The job offer and wage connection is not cosmetic. Before an employer can sponsor an EB-3 applicant, they typically must obtain a labor certification through the Department of Labor’s PERM process, which is designed to verify that the job is real, that it pays a prevailing wage, and that hiring a foreign worker will not adversely affect the wages and working conditions of similarly employed U.S. workers. This step links the EB-3 process directly to labor-market conditions and helps avoid wage undercutting in the domestic labor market. See labor certification and PERM for more on the certification framework and procedures.
Application process - Employer sponsorship: A U.S. employer is required to offer a qualifying position and file the necessary petitions and attestations. - Labor certification: The employer demonstrates the job exists at a prevailing wage and that no qualified U.S. worker is available for the position. - Immigrant petition: The employer submits the I-140 petition on behalf of the foreign worker, establishing eligibility under EB-3. - Priority date and visa availability: The applicant’s place in line is determined by the date the labor certification or I-140 was filed, and the availability of visa numbers in the EB-3 category is governed by the annual visa bulletin. - Adjustment or consular processing: Once a visa is available, the applicant can pursue adjustment of status within the United States or consular processing abroad to obtain permanent residence.
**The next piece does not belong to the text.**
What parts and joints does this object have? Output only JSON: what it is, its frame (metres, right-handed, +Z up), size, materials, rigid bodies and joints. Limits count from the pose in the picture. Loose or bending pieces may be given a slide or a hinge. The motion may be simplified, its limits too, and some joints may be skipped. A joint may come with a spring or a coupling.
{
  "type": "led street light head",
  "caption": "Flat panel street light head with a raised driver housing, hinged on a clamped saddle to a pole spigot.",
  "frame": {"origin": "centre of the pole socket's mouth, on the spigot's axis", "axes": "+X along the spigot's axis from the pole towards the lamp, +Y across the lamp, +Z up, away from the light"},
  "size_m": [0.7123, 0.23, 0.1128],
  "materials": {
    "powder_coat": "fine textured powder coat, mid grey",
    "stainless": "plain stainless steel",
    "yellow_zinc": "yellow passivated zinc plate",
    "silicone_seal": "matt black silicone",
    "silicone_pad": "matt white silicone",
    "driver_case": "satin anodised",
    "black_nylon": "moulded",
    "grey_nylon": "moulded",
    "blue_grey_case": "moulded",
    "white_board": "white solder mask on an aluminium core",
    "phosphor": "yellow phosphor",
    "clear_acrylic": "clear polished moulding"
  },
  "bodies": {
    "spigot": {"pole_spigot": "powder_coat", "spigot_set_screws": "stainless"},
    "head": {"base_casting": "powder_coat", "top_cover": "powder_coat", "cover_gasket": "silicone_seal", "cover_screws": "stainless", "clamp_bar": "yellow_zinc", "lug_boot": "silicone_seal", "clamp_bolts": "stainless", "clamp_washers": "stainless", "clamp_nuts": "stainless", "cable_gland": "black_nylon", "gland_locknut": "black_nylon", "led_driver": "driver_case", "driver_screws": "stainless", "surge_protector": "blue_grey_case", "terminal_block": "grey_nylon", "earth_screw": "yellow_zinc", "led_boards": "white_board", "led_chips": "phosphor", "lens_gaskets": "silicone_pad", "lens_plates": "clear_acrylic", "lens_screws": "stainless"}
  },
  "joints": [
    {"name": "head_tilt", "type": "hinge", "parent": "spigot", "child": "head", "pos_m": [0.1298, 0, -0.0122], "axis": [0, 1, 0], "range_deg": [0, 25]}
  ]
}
The process interacts with other immigration channels and timelines. For example, the I-140 petition is a central element of the path to permanent residency, and the I-485 adjustment of status (when filed in-country) or consular processing step completes the transition to a green card. Applicants may also consider related pathways, such as the EB-2 category if their qualifications align more closely with advanced degrees or exceptional ability. See I-140 and I-485 for more on these petitions and adjustments.
Economic and labor-market implications Proponents argue that EB-3 helps businesses maintain capacity in sectors where domestic recruitment is slow or costly, particularly in roles requiring reliable, ongoing staffing. The program can be a conduit for workers who bring specialized skills or steady labor essential to infrastructure, healthcare, and services. Supporters contend that well-designed safeguards—like prevailing-wage requirements, employer attestations, and rigorous background checks—help ensure integrity and prevent inflationary or displacement effects.
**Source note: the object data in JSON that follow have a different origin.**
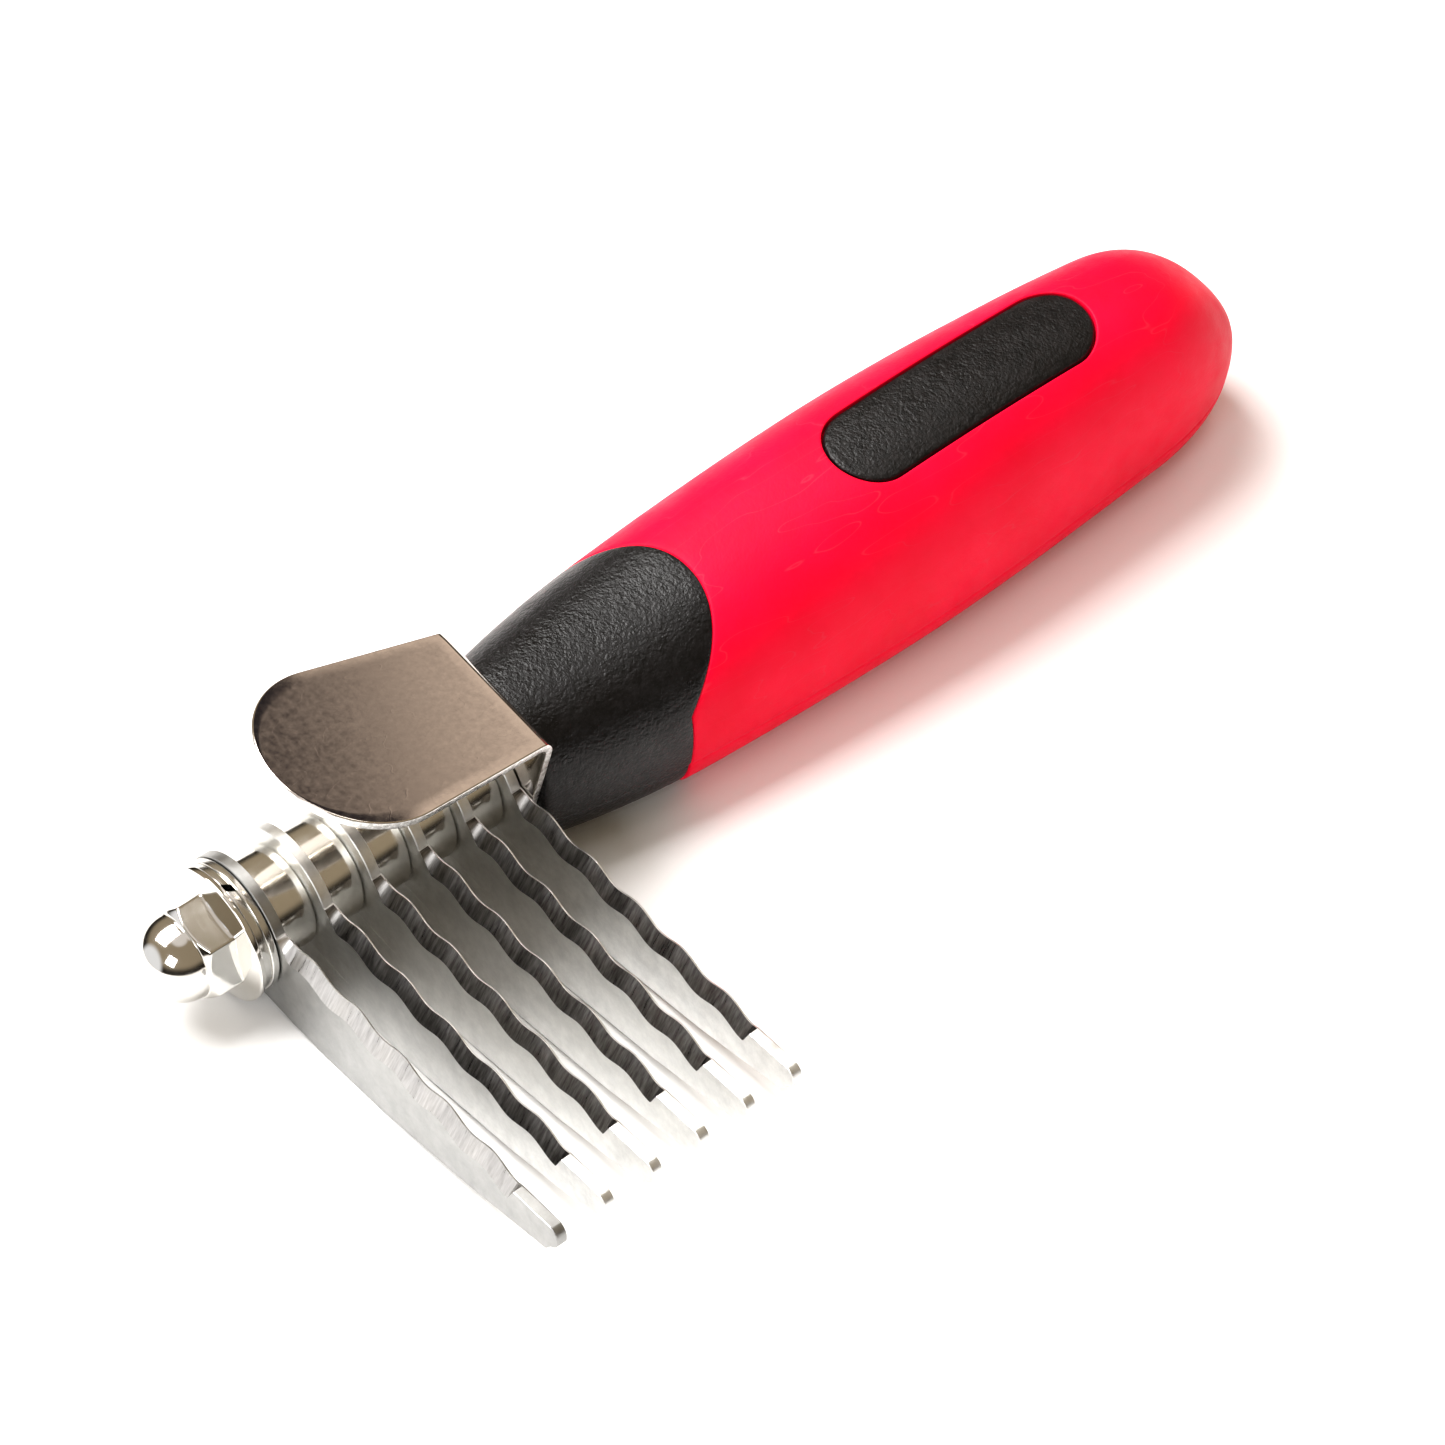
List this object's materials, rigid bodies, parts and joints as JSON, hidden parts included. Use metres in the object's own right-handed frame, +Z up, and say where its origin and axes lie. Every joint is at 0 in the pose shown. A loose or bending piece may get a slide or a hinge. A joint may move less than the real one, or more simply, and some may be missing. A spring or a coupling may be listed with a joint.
{
  "type": "dematting comb",
  "caption": "Pet dematting comb with wavy ground blades clamped on a rod by a flanged cap nut, a bent steel thumb rest and a soft two-colour oval handle.",
  "frame": {"origin": "centre of the bounding box in plan, on the ground plane that the belly of the handle and the backs of the blades rest on", "axes": "+X along the rod from the cap nut to the butt of the handle, +Y away from the teeth, +Z up"},
  "size_m": [0.18, 0.0756, 0.0363],
  "materials": {
    "nut_nickel": "polished nickel plate",
    "washer_nickel": "bright zinc plate",
    "blade_steel": "satin stainless with ground edge",
    "spacer_nickel": "polished nickel plate",
    "sheet_steel": "satin stainless sheet",
    "rod_steel": "zinc plated thread",
    "brass": "turned",
    "black_plastic": "fine moulded texture",
    "inlay_plastic": "fine moulded texture",
    "red_rubber": "satin soft-touch"
  },
  "bodies": {
    "handle": {"core_upper": "black_plastic", "core_lower": "black_plastic", "grip": "red_rubber", "inlay": "inlay_plastic", "tie_rod": "rod_steel", "anchor_insert": "brass", "thumb_rest": "sheet_steel"},
    "blade_stack": {"blade_1": "blade_steel", "blade_2": "blade_steel", "blade_3": "blade_steel", "blade_4": "blade_steel", "blade_5": "blade_steel", "blade_6": "blade_steel", "spacer_1": "spacer_nickel", "spacer_2": "spacer_nickel", "spacer_3": "spacer_nickel", "spacer_4": "spacer_nickel", "spacer_5": "spacer_nickel"},
    "washers": {"lock_washer": "washer_nickel", "flat_washer": "washer_nickel"},
    "nut": {"cap_nut": "nut_nickel"}
  },
  "joints": [
    {"name": "stack_turn", "type": "hinge", "parent": "handle", "child": "blade_stack", "pos_m": [-0.07603, 0.02199, 0.0099], "axis": [1, 0, 0], "range_deg": [-35, 205]},
    {"name": "nut_travel", "type": "slide", "parent": "handle", "child": "washers", "axis": [-1, 0, 0], "range_m": [0, 0.00687]},
    {"name": "nut_turn", "type": "hinge", "parent": "washers", "child": "nut", "pos_m": [-0.08427, 0.02199, 0.0099], "axis": [-1, 0, 0], "range_deg": [0, 1980]}
  ],
  "couplings": [
    {"joint": "nut_turn", "follows": "nut_travel", "rad_per_m": 5026.5}
  ]
}
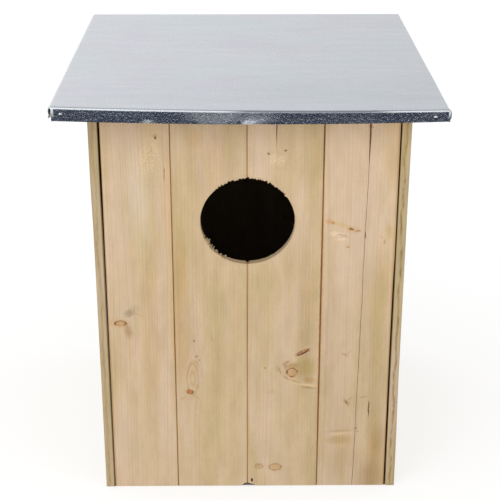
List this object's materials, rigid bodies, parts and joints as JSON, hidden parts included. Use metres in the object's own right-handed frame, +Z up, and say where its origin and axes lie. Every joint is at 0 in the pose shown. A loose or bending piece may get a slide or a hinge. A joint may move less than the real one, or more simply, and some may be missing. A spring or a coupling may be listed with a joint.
{
  "type": "birdhouse",
  "caption": "Large wooden nest box of tongue-and-groove boards with a round entrance hole, a front flap on pivot screws and an overhanging sloped roof of folded galvanised sheet.",
  "frame": {"origin": "on the ground, under the centre of the roof", "axes": "+Z up; +Y towards the back wall, which goes against a tree or a wall; the entrance faces -Y; +X to the right of a person who faces the entrance"},
  "size_m": [0.482, 0.4803, 0.5814],
  "materials": {
    "pine_front": "planed, untreated",
    "pine_wall": "planed, untreated",
    "pine_rough": "sawn, untreated",
    "galvanised_sheet": "hot-dip galvanised, satin",
    "steel_nail": "bright zinc",
    "zinc_screw": "zinc plated"
  },
  "bodies": {
    "box": {"back_board_1": "pine_wall", "back_board_2": "pine_wall", "back_board_3": "pine_wall", "back_board_4": "pine_wall", "back_bottom_batten": "pine_rough", "back_nails": "steel_nail", "back_top_batten": "pine_rough", "corner_nails": "steel_nail", "deck_board_1": "pine_rough", "deck_board_2": "pine_rough", "deck_board_3": "pine_rough", "deck_board_4": "pine_rough", "deck_board_5": "pine_rough", "deck_nails": "steel_nail", "floor_board_1": "pine_rough", "floor_board_2": "pine_rough", "floor_board_3": "pine_rough", "floor_board_4": "pine_rough", "floor_board_5": "pine_rough", "floor_nails": "steel_nail", "left_floor_bearer": "pine_rough", "left_side_board_1": "pine_wall", "left_side_board_2": "pine_wall", "left_side_board_3": "pine_wall", "left_side_board_4": "pine_wall", "left_side_board_5": "pine_wall", "left_top_batten": "pine_rough", "right_floor_bearer": "pine_rough", "right_side_board_1": "pine_wall", "right_side_board_2": "pine_wall", "right_side_board_3": "pine_wall", "right_side_board_4": "pine_wall", "right_side_board_5": "pine_wall", "right_top_batten": "pine_rough", "roof_nails": "steel_nail", "roof_sheet": "galvanised_sheet", "side_nails": "steel_nail"},
    "flap": {"flap_bottom_batten": "pine_rough", "flap_nails": "steel_nail", "flap_top_batten": "pine_rough", "front_board_1": "pine_front", "front_board_2": "pine_front", "front_board_3": "pine_front", "front_board_4": "pine_front", "pivot_screws": "zinc_screw"}
  },
  "joints": [
    {"name": "flap_hinge", "type": "hinge", "parent": "box", "child": "flap", "pos_m": [0, -0.178, 0.485], "axis": [-1, 0, 0], "range_deg": [0, 105]}
  ]
}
Critics in debates over immigration often frame EB-3 as a point of contention between economic efficiency and worker protection. From a policy perspective, the key questions include how to balance the supply of foreign labor with the protection of native workers, how to prevent wage suppression in certain occupations, and how to mitigate backlogs that extend wait times for potential immigrants and their families. The empirical evidence on wage effects is nuanced and varies by sector, skill level, and local conditions; the most credible analyses generally emphasize modest effects on entry-level wages in highly elastic labor markets, while pointing to broader productivity and demographic implications over time. See labor economics and wage discussions for related concepts.
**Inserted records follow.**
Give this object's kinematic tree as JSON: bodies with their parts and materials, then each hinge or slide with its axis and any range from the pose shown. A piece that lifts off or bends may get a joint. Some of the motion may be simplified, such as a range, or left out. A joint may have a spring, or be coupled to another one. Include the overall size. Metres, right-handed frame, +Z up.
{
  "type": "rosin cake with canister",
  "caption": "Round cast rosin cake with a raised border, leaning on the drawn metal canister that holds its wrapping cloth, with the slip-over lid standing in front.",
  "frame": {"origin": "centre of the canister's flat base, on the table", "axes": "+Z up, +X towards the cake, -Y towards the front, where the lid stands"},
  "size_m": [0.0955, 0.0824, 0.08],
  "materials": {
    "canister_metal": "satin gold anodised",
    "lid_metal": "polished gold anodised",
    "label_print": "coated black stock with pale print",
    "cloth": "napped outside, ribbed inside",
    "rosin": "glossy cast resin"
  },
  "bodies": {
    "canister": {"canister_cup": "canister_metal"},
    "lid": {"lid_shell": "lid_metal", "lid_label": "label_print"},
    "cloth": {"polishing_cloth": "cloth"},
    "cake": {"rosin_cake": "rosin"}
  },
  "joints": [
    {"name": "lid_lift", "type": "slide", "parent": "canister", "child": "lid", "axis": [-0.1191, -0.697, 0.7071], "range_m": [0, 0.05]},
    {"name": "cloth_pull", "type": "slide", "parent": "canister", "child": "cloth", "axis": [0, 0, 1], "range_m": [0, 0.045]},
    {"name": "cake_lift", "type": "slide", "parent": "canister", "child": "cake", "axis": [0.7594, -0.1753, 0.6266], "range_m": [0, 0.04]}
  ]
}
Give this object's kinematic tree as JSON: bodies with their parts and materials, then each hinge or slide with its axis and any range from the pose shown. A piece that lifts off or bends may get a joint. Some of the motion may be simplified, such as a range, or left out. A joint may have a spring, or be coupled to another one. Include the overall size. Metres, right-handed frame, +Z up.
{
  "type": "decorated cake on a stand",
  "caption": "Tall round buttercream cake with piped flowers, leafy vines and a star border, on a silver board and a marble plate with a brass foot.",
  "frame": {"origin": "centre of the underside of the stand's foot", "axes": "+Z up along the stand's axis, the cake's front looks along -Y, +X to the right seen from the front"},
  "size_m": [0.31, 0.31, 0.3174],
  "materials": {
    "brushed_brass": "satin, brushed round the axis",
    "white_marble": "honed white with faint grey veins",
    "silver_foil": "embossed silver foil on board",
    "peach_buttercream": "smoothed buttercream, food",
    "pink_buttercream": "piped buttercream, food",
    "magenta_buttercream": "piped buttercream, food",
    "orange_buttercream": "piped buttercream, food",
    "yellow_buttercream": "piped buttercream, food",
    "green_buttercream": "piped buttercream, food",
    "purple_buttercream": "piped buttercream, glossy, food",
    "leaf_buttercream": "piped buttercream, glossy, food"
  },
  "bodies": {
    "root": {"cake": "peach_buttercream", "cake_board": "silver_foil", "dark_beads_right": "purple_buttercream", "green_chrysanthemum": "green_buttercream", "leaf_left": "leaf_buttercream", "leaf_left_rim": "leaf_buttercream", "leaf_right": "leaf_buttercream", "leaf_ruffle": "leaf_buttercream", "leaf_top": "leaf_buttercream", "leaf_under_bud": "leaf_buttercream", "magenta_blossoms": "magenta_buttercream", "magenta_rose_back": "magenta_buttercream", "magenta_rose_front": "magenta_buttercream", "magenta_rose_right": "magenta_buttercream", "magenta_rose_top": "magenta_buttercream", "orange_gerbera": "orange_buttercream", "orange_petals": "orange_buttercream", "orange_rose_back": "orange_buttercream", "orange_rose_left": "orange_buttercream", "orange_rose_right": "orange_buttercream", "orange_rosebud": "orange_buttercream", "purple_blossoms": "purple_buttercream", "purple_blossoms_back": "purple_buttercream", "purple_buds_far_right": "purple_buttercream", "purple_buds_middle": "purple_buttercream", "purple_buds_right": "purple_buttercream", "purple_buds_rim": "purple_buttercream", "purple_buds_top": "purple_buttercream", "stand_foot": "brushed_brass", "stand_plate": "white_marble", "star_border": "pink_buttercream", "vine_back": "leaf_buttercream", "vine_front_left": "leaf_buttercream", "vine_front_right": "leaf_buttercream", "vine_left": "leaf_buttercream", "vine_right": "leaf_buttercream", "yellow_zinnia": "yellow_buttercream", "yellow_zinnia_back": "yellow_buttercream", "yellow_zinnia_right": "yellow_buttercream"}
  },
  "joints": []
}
Controversies and reform debates - National interest and fairness: Supporters of a disciplined, merit-based immigration system argue that EB-3 should prioritize occupations with clear national benefits and ensure that visa numbers are allocated to those who meet concrete economic needs. Critics may argue that long backlogs reduce fairness for applicants who have been waiting for years, and debates persist about whether the country should adjust caps or per-country limits to reflect changing demographics and labor-market demands. - Wage and labor-market impacts: A central debate concerns whether EB-3 admissions depress wages for similarly skilled domestic workers. Advocates contend that safeguards—especially the requirement of a prevailing wage and verified labor-market conditions—mitigate adverse effects, while opponents question the sufficiency of those safeguards or push for more aggressive reforms, such as tighter caps or more robust wage-raising enforcement. - Pathways and family implications: EB-3 grants permanent residence linked to an employer, which can be pro-growth by aligning labor supply with real jobs. Critics worry about heavy reliance on employer sponsorship and potential restrictions on mobility; reform discussions sometimes advocate for easier portability, or alternative merit-based criteria that reduce dependence on employer sponsorship while maintaining protections for workers. - Backlogs and processing efficiency: Backlogs in EB-3 processing reflect high demand and administrative capacity limits. Debates on reform often focus on ways to accelerate processing, reduce wait times for certain countries or occupations, and modernize the visa system to reflect contemporary labor-market needs, including potential use of technology, predictable scheduling, and clearer eligibility rules. See visa backlog and immigration reform for broader discussions.
Policy design considerations - Labor protections: Maintaining compliance with prevailing-wage standards and labor-condition practices helps ensure that immigration channels complement, rather than undermine, domestic workers’ interests. - Merit-based enhancements: Some reform proposals emphasize clearer occupational pathways, more transparent wage benchmarks, and stronger employer accountability to ensure that admission decisions reflect actual labor-market needs. - Structural reforms: Adjustments to per-country caps, processing timelines, and agency coordination are frequently discussed as ways to improve predictability and fairness without sacrificing the steady inflow of essential labor.